» Your goal
Search the material for the word "manifold" and report each line where it turns up.
....
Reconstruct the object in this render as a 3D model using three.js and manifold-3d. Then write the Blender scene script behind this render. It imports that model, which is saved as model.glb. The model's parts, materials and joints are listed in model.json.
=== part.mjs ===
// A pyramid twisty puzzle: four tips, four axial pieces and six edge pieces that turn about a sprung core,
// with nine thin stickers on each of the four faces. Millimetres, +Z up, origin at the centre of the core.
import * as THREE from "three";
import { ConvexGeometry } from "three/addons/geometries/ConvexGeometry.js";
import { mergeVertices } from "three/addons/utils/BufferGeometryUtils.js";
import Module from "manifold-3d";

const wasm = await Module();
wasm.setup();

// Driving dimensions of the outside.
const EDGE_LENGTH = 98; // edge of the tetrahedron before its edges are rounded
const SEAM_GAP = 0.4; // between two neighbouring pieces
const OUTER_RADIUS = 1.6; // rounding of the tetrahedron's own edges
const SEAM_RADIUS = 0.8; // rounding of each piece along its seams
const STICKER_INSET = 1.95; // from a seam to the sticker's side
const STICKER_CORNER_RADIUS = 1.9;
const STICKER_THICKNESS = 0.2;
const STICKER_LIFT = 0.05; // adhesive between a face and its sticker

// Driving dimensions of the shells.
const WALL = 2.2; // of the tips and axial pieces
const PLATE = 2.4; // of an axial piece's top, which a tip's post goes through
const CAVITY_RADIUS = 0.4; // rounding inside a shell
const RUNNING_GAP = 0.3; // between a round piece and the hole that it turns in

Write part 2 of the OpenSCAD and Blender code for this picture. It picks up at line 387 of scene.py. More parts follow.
....
» Task result
Reconstruct the object in this render as a 3D model using three.js and manifold-3d. Then write the Blender scene script behind this render. It imports that model, which is saved as model.glb. The model's parts, materials and joints are listed in model.json.
import Module from "manifold-3d";